The verdict watch is now underway in the double murder trial of former New England Patriots star Aaron Hernandez.
Jurors began deliberating shortly before 9:30 Friday morning after receiving final instructions from Judge Jeffrey Locke. They recessed shortly after 4 p.m. without reaching a verdict and will return to court to continue deliberations on Monday.
The former Patriots tight end is charged with first-degree murder in the 2012 shootings of Daniel de Abreu and Safiro Furtado. He is also charged with witness intimidation and accused of shooting his friend Alexander Bradley months later to silence him as a witness to the double shooting.
Hernandez has pleaded not guilty. His lawyers told the jury that Bradley was the one who shot the men over a drug deal.
Five hours into their deliberations on Friday, the jurors had a telling question, asking if they can convict based on the testimony of a witness like Bradley who has immunity or if they need other evidence.
Bradley, the prosecution's star witness, testified that Hernandez opened fire on de Abreu and Furtado's car two hours after de Abreu bumped into Hernandez at a Boston nightclub and spilled his drink.
Locke told jurors they shouldn't rely solely on the testimony of an immunized witness like Bradley, but also need corroboration for at least one element of the crime.
Hernandez's defense attorney Jose Baez believes the decision will not take long and is confident the evidence is not strong enough to convict.
"To bring forward a trial juts to get an NFL football player is disgraceful. It's a disgrace to the cause of justice," Baez said.
On Thursday, lawyers presented their closing arguments after more than a month of testimony about a crime prosecutors say was fueled by anger over a spilled drink.
The day began with defense attorney Jose Baez attempting to convince jurors one final time that his client did not commit the crime.
"There is absolutely no evidence that Aaron Hernandez committed this crime," Baez said.
He also sought to discredit Bradley's testimony.
"Alexander Bradley was a three-legged pony and they were going to ride him to the finish line no matter what he said... what lies he told," Baez said. "They're going to ride him all the way home. They don't care that he comes here in lies... lies to police."
Baez said the other witnesses who encountered Hernandez on the night of the alleged murders painted a much different picture of him, saying he was friendly, and not enraged. And he disputed Bradley's story about the spilled drink.
"There's no spilled drink on him," he said, displaying a picture that Hernandez took with a fan at the club before the murders. "Zero to indicate a drink has been spilled on Aaron."

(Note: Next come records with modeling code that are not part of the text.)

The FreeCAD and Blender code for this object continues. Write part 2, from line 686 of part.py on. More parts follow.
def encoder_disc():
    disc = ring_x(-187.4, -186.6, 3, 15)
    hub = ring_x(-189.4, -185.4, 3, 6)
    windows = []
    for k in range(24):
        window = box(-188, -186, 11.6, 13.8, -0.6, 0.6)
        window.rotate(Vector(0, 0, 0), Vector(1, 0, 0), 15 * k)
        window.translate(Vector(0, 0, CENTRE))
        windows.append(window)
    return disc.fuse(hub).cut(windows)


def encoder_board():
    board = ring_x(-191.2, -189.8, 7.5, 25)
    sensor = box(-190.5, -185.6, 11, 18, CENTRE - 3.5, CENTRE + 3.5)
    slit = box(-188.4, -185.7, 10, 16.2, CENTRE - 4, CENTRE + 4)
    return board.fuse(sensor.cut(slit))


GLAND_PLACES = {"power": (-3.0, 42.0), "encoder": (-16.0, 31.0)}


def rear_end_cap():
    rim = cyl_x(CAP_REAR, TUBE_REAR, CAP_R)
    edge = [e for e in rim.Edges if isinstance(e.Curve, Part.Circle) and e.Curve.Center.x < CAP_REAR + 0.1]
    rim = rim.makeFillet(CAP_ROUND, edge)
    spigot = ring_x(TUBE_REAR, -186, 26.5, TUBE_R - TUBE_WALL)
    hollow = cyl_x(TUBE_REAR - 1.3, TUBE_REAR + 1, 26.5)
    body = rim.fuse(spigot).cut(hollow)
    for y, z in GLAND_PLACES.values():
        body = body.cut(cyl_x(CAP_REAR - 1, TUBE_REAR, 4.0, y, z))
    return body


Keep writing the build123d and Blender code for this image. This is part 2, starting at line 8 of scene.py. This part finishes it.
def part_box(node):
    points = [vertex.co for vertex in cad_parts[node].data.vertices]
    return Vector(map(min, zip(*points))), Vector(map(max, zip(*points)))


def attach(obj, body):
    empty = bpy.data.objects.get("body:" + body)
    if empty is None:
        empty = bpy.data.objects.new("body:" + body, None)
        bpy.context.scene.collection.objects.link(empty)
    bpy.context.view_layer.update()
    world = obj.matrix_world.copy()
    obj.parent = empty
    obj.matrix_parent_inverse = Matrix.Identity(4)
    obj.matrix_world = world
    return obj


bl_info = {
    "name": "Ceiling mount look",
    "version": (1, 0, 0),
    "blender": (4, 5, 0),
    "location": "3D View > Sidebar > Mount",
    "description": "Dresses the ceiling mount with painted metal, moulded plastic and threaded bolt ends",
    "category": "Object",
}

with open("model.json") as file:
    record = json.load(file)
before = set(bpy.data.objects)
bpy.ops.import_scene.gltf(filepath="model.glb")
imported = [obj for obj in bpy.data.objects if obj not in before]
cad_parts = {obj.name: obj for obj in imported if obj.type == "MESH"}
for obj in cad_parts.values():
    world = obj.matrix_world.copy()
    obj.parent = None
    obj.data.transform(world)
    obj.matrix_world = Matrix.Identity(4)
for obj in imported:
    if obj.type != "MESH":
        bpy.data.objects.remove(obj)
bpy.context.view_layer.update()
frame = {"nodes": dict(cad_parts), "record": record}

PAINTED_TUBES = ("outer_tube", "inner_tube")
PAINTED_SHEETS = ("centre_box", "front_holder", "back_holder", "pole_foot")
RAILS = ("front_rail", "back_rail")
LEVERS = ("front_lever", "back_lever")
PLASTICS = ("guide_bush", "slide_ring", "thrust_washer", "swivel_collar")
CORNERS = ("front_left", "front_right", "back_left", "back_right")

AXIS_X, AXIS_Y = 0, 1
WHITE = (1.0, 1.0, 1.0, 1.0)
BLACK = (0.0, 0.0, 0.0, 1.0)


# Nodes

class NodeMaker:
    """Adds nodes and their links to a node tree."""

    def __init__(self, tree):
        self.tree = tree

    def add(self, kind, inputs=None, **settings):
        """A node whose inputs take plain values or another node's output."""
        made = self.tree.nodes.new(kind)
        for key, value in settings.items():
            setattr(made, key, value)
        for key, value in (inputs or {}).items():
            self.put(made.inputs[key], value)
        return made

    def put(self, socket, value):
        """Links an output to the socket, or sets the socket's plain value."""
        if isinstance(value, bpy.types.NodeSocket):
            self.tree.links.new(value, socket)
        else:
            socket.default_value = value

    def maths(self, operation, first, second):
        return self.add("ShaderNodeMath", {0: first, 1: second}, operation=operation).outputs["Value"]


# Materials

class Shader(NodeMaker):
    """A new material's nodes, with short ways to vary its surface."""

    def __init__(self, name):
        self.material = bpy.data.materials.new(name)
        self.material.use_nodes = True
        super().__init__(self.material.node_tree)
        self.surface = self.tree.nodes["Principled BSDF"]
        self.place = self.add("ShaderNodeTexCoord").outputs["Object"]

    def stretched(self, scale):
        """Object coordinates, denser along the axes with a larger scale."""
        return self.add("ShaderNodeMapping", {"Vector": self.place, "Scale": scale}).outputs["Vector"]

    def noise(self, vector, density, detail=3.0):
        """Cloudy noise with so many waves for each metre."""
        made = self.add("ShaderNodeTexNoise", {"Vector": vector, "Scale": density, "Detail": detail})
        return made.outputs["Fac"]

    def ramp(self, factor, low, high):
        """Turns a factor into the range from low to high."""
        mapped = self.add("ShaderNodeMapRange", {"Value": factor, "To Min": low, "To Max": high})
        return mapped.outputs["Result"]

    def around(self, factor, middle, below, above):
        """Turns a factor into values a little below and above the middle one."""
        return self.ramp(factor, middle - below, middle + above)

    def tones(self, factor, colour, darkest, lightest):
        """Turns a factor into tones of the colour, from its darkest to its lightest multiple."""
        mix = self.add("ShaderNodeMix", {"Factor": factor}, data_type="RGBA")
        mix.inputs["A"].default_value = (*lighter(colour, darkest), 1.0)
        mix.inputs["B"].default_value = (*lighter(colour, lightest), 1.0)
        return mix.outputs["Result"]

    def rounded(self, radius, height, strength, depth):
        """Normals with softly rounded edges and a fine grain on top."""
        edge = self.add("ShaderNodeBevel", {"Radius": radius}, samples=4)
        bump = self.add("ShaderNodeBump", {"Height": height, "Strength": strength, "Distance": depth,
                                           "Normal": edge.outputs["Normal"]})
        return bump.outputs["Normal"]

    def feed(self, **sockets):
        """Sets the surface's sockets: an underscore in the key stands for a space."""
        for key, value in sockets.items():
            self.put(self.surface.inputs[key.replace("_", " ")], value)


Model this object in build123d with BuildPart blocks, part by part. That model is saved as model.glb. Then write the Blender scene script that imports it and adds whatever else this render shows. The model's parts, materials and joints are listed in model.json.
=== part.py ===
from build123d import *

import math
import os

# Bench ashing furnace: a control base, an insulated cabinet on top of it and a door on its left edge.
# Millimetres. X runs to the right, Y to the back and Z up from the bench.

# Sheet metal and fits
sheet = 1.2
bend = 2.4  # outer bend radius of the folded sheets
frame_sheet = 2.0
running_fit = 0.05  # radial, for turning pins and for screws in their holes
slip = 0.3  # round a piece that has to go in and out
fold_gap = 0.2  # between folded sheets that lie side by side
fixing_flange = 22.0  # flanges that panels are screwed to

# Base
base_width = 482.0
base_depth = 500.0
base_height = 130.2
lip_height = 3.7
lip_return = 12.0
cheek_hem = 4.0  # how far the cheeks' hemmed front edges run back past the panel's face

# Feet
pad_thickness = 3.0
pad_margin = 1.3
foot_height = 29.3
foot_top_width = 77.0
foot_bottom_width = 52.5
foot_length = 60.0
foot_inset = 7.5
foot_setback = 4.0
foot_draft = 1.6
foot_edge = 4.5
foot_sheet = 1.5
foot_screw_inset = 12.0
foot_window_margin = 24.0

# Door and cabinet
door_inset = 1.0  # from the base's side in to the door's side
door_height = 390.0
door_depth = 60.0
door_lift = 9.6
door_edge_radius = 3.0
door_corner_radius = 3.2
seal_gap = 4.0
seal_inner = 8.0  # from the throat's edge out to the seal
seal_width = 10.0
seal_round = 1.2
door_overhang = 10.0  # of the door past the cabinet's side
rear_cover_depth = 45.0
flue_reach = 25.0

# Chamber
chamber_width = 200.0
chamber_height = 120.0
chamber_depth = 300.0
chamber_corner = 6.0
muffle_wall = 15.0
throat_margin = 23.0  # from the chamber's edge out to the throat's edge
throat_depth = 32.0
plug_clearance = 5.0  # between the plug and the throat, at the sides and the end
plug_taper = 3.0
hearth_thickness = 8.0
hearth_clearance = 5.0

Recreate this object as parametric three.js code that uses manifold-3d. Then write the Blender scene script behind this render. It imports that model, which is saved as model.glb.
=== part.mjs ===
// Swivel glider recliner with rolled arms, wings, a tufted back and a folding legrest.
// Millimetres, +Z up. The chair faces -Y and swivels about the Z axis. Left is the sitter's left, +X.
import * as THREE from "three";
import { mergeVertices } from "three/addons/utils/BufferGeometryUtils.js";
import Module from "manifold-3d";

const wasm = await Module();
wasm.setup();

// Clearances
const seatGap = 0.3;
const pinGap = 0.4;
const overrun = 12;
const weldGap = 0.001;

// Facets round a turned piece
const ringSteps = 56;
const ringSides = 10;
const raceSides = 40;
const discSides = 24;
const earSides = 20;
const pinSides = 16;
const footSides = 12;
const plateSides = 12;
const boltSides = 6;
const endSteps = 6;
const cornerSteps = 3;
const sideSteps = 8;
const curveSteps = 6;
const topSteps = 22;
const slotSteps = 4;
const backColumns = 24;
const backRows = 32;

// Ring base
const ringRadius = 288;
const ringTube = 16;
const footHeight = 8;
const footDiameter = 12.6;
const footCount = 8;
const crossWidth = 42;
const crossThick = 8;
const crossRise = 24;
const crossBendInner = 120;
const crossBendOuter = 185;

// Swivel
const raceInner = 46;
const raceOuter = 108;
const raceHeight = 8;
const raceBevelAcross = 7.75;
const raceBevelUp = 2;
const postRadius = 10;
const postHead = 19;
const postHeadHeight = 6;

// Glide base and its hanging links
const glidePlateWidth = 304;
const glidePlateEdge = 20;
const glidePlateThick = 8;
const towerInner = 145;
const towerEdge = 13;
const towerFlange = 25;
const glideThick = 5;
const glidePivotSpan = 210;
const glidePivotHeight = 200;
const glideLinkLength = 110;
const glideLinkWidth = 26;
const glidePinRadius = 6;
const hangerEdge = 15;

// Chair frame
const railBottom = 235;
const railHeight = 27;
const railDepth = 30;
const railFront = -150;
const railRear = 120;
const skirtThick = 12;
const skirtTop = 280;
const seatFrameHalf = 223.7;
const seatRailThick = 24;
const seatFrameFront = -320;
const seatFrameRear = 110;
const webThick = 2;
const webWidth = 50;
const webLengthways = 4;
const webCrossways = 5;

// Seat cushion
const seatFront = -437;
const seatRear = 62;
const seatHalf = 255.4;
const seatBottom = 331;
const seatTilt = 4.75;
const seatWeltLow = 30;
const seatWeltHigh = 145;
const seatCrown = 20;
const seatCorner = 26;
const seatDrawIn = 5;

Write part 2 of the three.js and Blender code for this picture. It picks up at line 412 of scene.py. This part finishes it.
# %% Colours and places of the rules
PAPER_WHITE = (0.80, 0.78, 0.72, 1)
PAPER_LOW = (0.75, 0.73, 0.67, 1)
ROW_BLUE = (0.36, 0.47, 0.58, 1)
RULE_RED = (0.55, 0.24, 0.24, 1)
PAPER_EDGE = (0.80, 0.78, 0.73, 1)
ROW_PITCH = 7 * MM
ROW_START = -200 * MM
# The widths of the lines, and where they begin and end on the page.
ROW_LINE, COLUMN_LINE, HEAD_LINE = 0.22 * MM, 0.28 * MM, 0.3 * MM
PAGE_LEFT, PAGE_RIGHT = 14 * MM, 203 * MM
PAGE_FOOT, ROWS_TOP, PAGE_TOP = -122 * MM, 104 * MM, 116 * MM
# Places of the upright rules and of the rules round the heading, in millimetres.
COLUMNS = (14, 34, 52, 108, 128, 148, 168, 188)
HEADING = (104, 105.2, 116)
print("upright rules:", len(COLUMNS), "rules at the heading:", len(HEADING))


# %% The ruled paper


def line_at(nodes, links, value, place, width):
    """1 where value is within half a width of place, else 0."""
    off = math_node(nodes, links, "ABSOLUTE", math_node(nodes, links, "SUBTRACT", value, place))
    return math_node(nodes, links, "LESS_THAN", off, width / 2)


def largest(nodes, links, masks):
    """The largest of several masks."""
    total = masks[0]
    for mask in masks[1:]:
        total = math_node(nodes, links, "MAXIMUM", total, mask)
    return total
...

In their closing arguments, prosecutors showed jurors pictures of the crime scene and attempted to make the case that both the vehicle and the gun involved in the killings were tied to Hernandez.
"The killer took pleasure in what he did that night," Suffolk County Assistant District Attorney Patrick Haggan said. "The killer wanted the victims to see him coming."
He also went over cell towers that allegedly place Hernandez at the crime scene, and mentioned a call he made to Jenkins-Hernandez immediately after the murders.
Haggan even referenced Hernandez's tattoo showing a six-shot revolver with one chamber empty.
"That is not random," he said. "That is not art... That is a statement of guilt."
Hernandez is already serving a life sentence for the 2013 murder of semi-professional football player Odin Lloyd.